War in Ukraine is the epicentre of a conflict entailing more than a clash of militaries. Aggravated tension, and the spectre of a security dilemma, derive from the Putin clique’s egoistic rejection of an authentic multiparty system, free and fair elections, a separation of powers, and other components intended to promote political competition and the rule of law. The imprisonment or murder of real or imagined opponents exemplifies a worsening authoritarianism. These behaviours exacerbate the rulers’ anxiety about their lack of legitimacy (Charap and Darden 2014: 10) and potential personal consequences (Wood 2019). Anxieties oscillate between the geopolitical sphere (Eberle and Daniel 2022) and a bunker mentality in the Kremlin.

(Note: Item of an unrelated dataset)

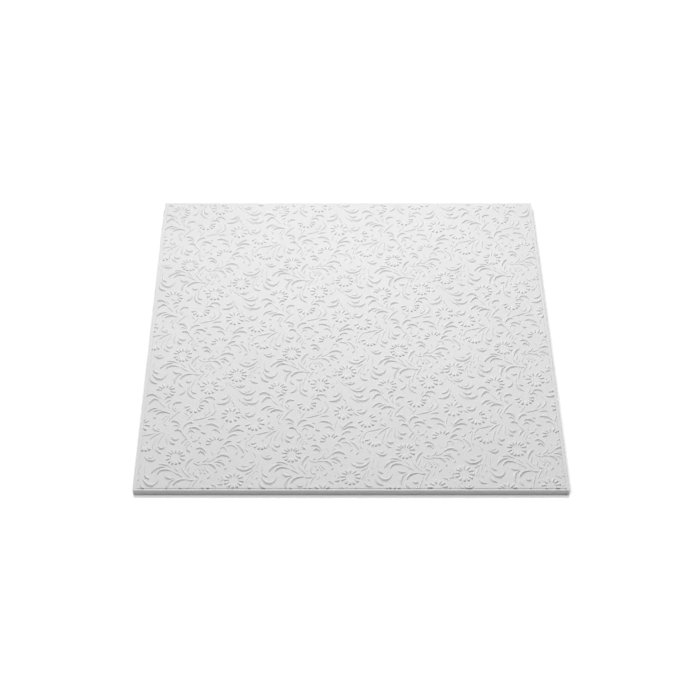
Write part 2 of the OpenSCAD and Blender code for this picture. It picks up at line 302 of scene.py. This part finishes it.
print(len(COPIES), "copies of the repeat to choose from")

# %% [markdown]
# ## The section of a ridge
# Across its width a leaf is a low ridge. Its crest leans a little towards the back of the board,
# and the slope is full on that side and hollow on the other: in the photograph each leaf has a
# narrow dark line in front and a soft light one behind. A bevelled curve could only give a round
# rod, so the section is worked out from its own formula, at five ribs across the ridge. The
# flanks start a little under the field, and one more line of points, the keel, closes the
# underside inside the board, so that every leaf is a closed body of its own.

# %% Section and keel
RIBS = np.array([-1.0, -0.48, 0.0, 0.48, 1.0])
LEAN = 0.2
FOOT = 0.06
KEEL = 0.4


def section(lean):
    """Share of the height at each rib: 1 - |rib|^(1.3 + 3 lean) on the side the crest leans to.

    On the other side the power is 1.3 - 3 lean, so the slope is hollow there.
    """
    return 1 - np.abs(RIBS) ** (1.3 + 3.0 * lean * np.sign(RIBS))


def risen(high, share):
    """Height in mm on the board: from FOOT under the field to high over it, by share 0 to 1."""
    return FIELD_Z - FOOT + (high + FOOT) * share


def with_keel(upper):
    """The points upper (n, rows, ribs, 3) and a last column under the crest, KEEL down."""
    crest = len(RIBS) // 2
    keel = upper[:, :, crest : crest + 1].copy()
    keel[..., 2] = FIELD_Z - KEEL
    return np.concatenate([upper, keel], axis=2)


print("section upright:", section(0.0).round(2), "leaned:", section(LEAN).round(2))

# %% [markdown]
# ## Every leaf as one ridge
# A leaf follows a parabola through its three points. The board has about two thousand of them,
# so they aren't modelled one by one: the path gives a grid of stations by ribs, the same for
# every leaf, and one array of shape (leaves, stations, ribs, 3) holds them all. The width runs
# as a sine with its peak past the middle, which gives the comma its thin stem and its blunt end.

# %% Ridge along a path
STATIONS = 8
PEAK_POWER = 1.2


def ridge_grid(start, half_way, end, width, top):
    """Points (n, STATIONS, ribs + keel, 3) in mm.

    Path: (1-t)^2 start + 2 t (1-t) q + t^2 end with q = 2 half_way - (start + end) / 2, at
    stations t that lie closer together near the ends. Swell: sin(pi t^PEAK_POWER).
    Half width: width / 2 * swell^0.8. Height: top * swell^0.5 * section(rib).
    The crest stands lean * half width off the path, where lean = LEAN * (side . +Y).
    """
    t = 0.5 - 0.5 * np.cos(np.pi * np.linspace(0, 1, STATIONS) ** 0.9)
    q = 2 * half_way - (start + end) / 2
    tt = t[None, :, None]
    path = (1 - tt) ** 2 * start[:, None] + 2 * tt * (1 - tt) * q[:, None] + tt**2 * end[:, None]
    way = 2 * (1 - tt) * (q - start)[:, None] + 2 * tt * (end - q)[:, None]
    way /= np.linalg.norm(way, axis=-1, keepdims=True)
    side = np.stack([-way[..., 1], way[..., 0]], axis=-1)
    swell = np.clip(np.sin(np.pi * t**PEAK_POWER), 0, 1)
    half = width[:, None] / 2 * swell**0.8
    high = top[:, None] * swell**0.5
    lean = LEAN * side[..., 1:]
    across = lean + RIBS * (1 - np.sign(RIBS) * lean)
    xy = path[:, :, None] + side[:, :, None] * (half[..., None] * across)[..., None]
    z = risen(high[..., None], section(lean))
    return with_keel(np.concatenate([xy, z[..., None]], axis=-1))


print("a leaf has", STATIONS, "stations of", len(RIBS) + 1, "points")

# %% [markdown]
# Each leaf is then placed once for every copy of the repeat that reaches the field. Narrow stems
# are lower than fat leaves. The broad leaves look deeper in the photograph than 1.2 mm makes
# them, but a higher crest would stand out of the part's thickness. So every point also keeps a
# number, its rise, and the material adds it to the bump: the slopes of the broad leaves are
# shaded as if they were steeper, and the mesh stays inside the part.

# %% Leaves on the board
FULL_HEIGHT_FROM = 4.0
DEEP = 0.6
DEEP_FROM, DEEP_TO = 3.7, 5.5

start, half_way, end = (
    placed(LEAVES[None, :, k : k + 2] + COPIES[:, None]).reshape(-1, 2) for k in (0, 2, 4)
)
width = np.tile(LEAVES[:, 6], len(COPIES))
keep = near_field(half_way, np.linalg.norm(end - start, axis=1) / 2 + width)
start, half_way, end, width = start[keep], half_way[keep], end[keep], width[keep]
top = RELIEF_H * np.clip(width / FULL_HEIGHT_FROM, 0.3, 1) ** 1.1
leaf_points = ridge_grid(start, half_way, end, width, top)
deeper = DEEP * np.clip((width - DEEP_FROM) / (DEEP_TO - DEEP_FROM), 0, 1)
leaf_rise = deeper[:, None, None] * np.clip(leaf_points[..., 2] - FIELD_Z, 0, None)
print(len(start), "leaves on the board, the highest at", leaf_points[..., 2].max().round(2), "mm")

# %% [markdown]
# ## Petals
# A petal is a short straight wedge: narrow and flat at the daisy's middle, widest and highest at
# its outer end, where it drops steeply. It could be a small box with its corners pulled, but the
# grid of ribs makes it too, with five rows and a swell of its own, and all petals come at once.

# %% Petals
PETAL_IN, PETAL_OUT, PETAL_W = 5.2, 11.8, 3.8
PETAL_ROWS = np.array([0.0, 0.12, 0.55, 0.93, 1.0])
PETAL_WIDE = np.array([0.3, 0.42, 0.78, 1.0, 0.86])
PETAL_HIGH = np.array([0.02, 0.8, 0.97, 0.97, 0.05])
PETAL_ROUND = 0.35


def petal_grid(middle, turn):
    """Points (n, rows, ribs + keel, 3) in mm of wedges along the direction turn (radians).

    Along: from PETAL_IN to PETAL_OUT, and PETAL_ROUND * rib^2 shorter in the last two rows.
    Across: half the width of the row * rib. Height: that of the row * (1 - rib^2).
    """
    x = (PETAL_IN + (PETAL_OUT - PETAL_IN) * PETAL_ROWS)[:, None] + 0 * RIBS
    x[-2:] -= PETAL_ROUND * RIBS**2
    y = (PETAL_W / 2 * PETAL_WIDE)[:, None] * RIBS
    c, s = np.cos(turn)[:, None, None], np.sin(turn)[:, None, None]
    px = middle[:, 0, None, None] + c * x - s * y
    py = middle[:, 1, None, None] + s * x + c * y
    z = np.broadcast_to(risen((RELIEF_H * PETAL_HIGH)[:, None], 1 - RIBS**2), px.shape)
    return with_keel(np.stack([px, py, z], axis=-1))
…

The normative dimension, rather than strategic differences, is the key locus of contrast between the West and Russia. This claim does, however, raise some questions. Why did it take so long for a western value community to identify and aptly respond to Russian behaviour? If Finland and Sweden shared the same values as the rest of the Euro-Atlantia, then why not, until the full-scale Russian invasion of Ukraine, membership of the same fundamental institution? When will the EU fully exert itself? Collectively, the West was complacent. Some governments and corporations were complicit in sustaining the Putin clique and its lifestyles (Transparency International 2022). Subsequently, the effects of sanctions against Russia on western countries are a relatively minor sacrifice. Germany survived an energy crisis that in 2022 was presented as apocalyptic.

Ukraine is bearing the existential impact of the Russian assault. The concurrent challenge for the West incorporates political, financial, economic, psychological, intellectual, social, normative, electoral, media, and military dimensions. Russian nuclear posturing will amplify as Putin fails to achieve his objectives by ‘conventional’ means.